The court next alleges that it would be improper for an attorney to be a "holder" under the act -- the individual who would have to file reports about presumptively abandoned property -- even though the statute's definition of a person who can hold property is broad enough to encompass an attorney acting as the fiduciary for IOLTA funds. See G. L. c. 200A, § 1. The court worries that this would create an unmanageable scenario with multiple persons with statutory responsibilities as holders of one pool of property under the act. To the contrary, it is perfectly plausible that the bank would be a holder for the IOLTA account and the attorney would be a holder for the apportioned IOLTA funds within the account. In fact, it makes logical sense that responsible attorneys would report abandoned IOLTA funds to the Treasurer as abandoned property if they could not contact clients for three years, and that the bank would report the entire IOLTA account if it qualified as presumptively abandoned under the act. See 960 Code Mass. Regs. § 4.02. Although the court claims that this scenario "would be a recipe for confusion," ante at 820, the factual record provides no indication of such confusion, especially considering that some attorneys and law firms have reported IOLTA funds as abandoned property. We simply need more information.

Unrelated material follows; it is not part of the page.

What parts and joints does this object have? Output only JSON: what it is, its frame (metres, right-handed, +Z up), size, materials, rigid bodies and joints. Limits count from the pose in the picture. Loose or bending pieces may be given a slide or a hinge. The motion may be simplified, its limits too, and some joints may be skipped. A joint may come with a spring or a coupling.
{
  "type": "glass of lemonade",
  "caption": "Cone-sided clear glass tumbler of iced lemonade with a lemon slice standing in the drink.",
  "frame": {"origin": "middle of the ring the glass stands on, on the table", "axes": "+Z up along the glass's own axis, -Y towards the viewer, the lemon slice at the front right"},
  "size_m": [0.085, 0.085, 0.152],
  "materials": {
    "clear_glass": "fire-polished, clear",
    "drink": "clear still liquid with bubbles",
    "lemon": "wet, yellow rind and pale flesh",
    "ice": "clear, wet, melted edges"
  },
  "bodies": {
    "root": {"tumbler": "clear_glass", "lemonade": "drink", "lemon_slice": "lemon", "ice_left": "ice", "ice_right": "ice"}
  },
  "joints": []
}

Even if I were to agree with the court's statutory analysis, my foundational concern about the inadequate record remains for the court's apparent primary concern: that the Treasurer might need to investigate attorneys' books to determine to whom the unclaimed IOLTA funds belong, see G. L. c. 200A, § 10 (b)-(c), or to ensure that attorneys complied with their requirements as holders. See 960 Code Mass. Regs. § 4.07 (2004). The court raises the understandable concern that "[a]llowing [such an investigation] to happen in the ordinary course might result in a breach of an attorney's obligations to his or her client," ante at 820, but only hints at the second-level implication of that statement; allowing the Treasurer such access as the statute would require might invade upon the judiciary's art. 30 power to protect attorney-client privilege and attorney confidentiality as part of its power to regulate the practice of law.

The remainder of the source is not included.